Rows from a 3D modeling dataset
============
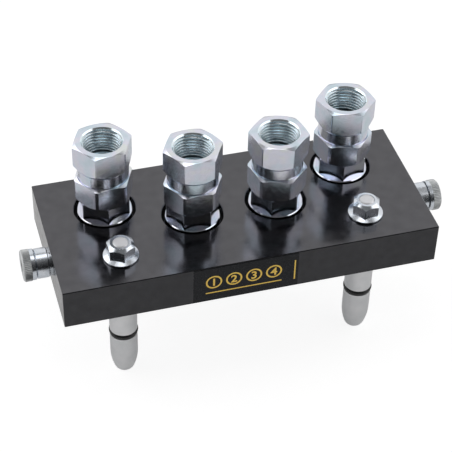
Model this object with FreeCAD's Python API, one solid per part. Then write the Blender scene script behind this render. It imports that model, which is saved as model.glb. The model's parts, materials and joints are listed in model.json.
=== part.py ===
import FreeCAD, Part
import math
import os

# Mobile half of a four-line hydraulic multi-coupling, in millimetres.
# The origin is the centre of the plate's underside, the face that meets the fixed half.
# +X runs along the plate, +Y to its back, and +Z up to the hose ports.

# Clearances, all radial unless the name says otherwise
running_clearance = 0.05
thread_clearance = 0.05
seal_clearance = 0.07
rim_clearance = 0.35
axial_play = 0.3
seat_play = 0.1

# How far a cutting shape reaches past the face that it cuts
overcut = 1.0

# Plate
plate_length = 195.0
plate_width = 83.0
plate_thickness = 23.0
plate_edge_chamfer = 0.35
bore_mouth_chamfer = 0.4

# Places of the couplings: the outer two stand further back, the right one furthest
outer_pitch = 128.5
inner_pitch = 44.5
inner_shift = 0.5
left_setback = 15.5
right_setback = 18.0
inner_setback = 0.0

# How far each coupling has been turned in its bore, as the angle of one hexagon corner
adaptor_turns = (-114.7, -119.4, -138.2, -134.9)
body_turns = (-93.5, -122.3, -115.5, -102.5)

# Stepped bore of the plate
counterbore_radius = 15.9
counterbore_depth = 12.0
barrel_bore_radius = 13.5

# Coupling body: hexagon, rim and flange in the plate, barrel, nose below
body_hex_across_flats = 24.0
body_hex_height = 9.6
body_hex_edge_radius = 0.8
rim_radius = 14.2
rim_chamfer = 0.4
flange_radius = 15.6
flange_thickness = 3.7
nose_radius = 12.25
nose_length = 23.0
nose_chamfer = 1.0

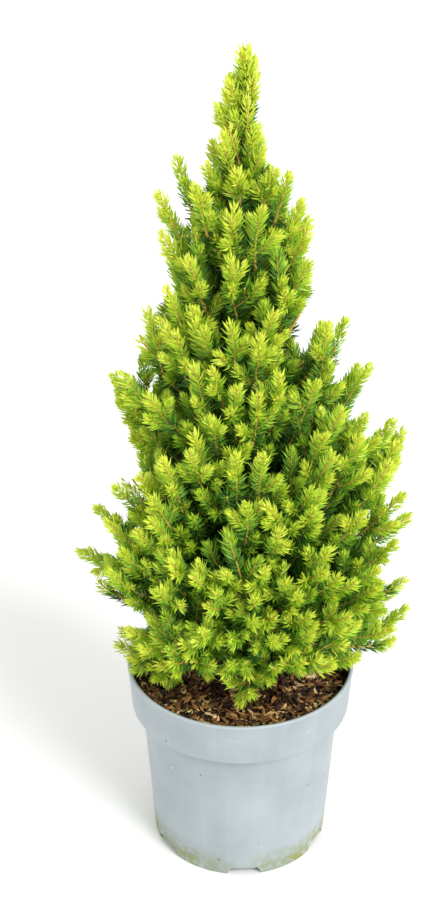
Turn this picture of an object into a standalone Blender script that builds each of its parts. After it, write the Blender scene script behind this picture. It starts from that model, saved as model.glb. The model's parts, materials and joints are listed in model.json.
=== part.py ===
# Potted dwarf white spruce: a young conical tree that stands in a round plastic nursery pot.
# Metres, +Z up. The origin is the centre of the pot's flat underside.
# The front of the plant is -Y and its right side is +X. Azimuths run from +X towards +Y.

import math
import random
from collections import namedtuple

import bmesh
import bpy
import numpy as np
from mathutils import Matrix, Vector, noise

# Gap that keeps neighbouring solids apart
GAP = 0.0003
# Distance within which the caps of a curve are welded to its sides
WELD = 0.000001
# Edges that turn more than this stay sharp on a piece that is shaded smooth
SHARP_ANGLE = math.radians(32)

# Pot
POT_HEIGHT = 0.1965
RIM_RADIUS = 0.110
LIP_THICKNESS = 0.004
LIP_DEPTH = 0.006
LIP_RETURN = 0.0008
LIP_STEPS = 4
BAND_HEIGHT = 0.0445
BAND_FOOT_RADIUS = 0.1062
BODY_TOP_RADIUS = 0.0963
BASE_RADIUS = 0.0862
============
§ Work to do: Exactly reproduce all of the entries above.

§ Task result:
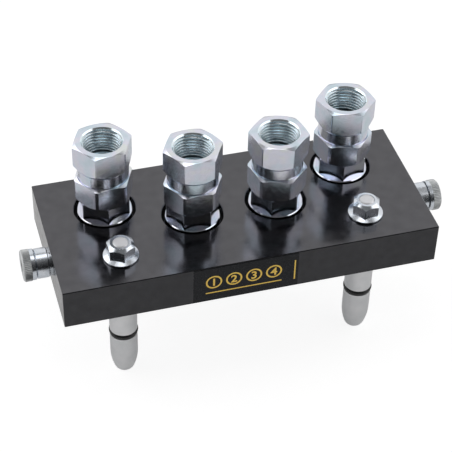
Model this object with FreeCAD's Python API, one solid per part. Then write the Blender scene script behind this render. It imports that model, which is saved as model.glb. The model's parts, materials and joints are listed in model.json.
=== part.py ===
import FreeCAD, Part
import math
import os

# Mobile half of a four-line hydraulic multi-coupling, in millimetres.
# The origin is the centre of the plate's underside, the face that meets the fixed half.
# +X runs along the plate, +Y to its back, and +Z up to the hose ports.

# Clearances, all radial unless the name says otherwise
running_clearance = 0.05
thread_clearance = 0.05
seal_clearance = 0.07
rim_clearance = 0.35
axial_play = 0.3
seat_play = 0.1

# How far a cutting shape reaches past the face that it cuts
overcut = 1.0

# Plate
plate_length = 195.0
plate_width = 83.0
plate_thickness = 23.0
plate_edge_chamfer = 0.35
bore_mouth_chamfer = 0.4

# Places of the couplings: the outer two stand further back, the right one furthest
outer_pitch = 128.5
inner_pitch = 44.5
inner_shift = 0.5
left_setback = 15.5
right_setback = 18.0
inner_setback = 0.0

# How far each coupling has been turned in its bore, as the angle of one hexagon corner
adaptor_turns = (-114.7, -119.4, -138.2, -134.9)
body_turns = (-93.5, -122.3, -115.5, -102.5)

# Stepped bore of the plate
counterbore_radius = 15.9
counterbore_depth = 12.0
barrel_bore_radius = 13.5

# Coupling body: hexagon, rim and flange in the plate, barrel, nose below
body_hex_across_flats = 24.0
body_hex_height = 9.6
body_hex_edge_radius = 0.8
rim_radius = 14.2
rim_chamfer = 0.4
flange_radius = 15.6
flange_thickness = 3.7
nose_radius = 12.25
nose_length = 23.0
nose_chamfer = 1.0

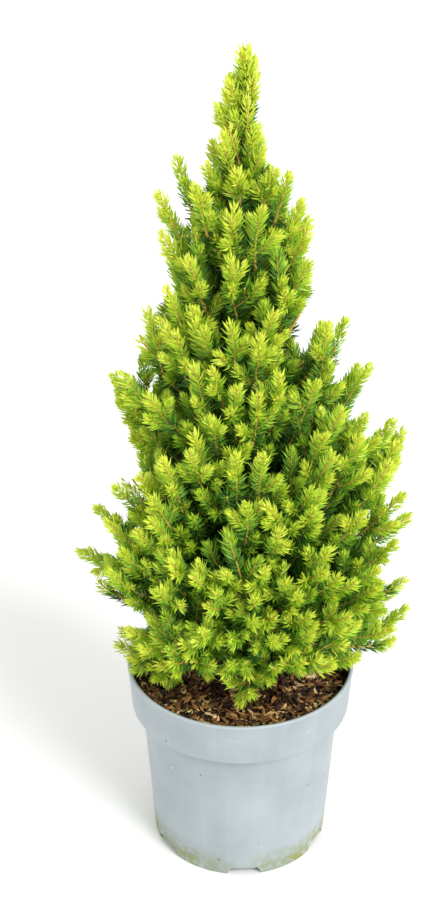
Turn this picture of an object into a standalone Blender script that builds each of its parts. After it, write the Blender scene script behind this picture. It starts from that model, saved as model.glb. The model's parts, materials and joints are listed in model.json.
=== part.py ===
# Potted dwarf white spruce: a young conical tree that stands in a round plastic nursery pot.
# Metres, +Z up. The origin is the centre of the pot's flat underside.
# The front of the plant is -Y and its right side is +X. Azimuths run from +X towards +Y.

import math
import random
from collections import namedtuple

import bmesh
import bpy
import numpy as np
from mathutils import Matrix, Vector, noise

# Gap that keeps neighbouring solids apart
GAP = 0.0003
# Distance within which the caps of a curve are welded to its sides
WELD = 0.000001
# Edges that turn more than this stay sharp on a piece that is shaded smooth
SHARP_ANGLE = math.radians(32)

# Pot
POT_HEIGHT = 0.1965
RIM_RADIUS = 0.110
LIP_THICKNESS = 0.004
LIP_DEPTH = 0.006
LIP_RETURN = 0.0008
LIP_STEPS = 4
BAND_HEIGHT = 0.0445
BAND_FOOT_RADIUS = 0.1062
BODY_TOP_RADIUS = 0.0963
BASE_RADIUS = 0.0862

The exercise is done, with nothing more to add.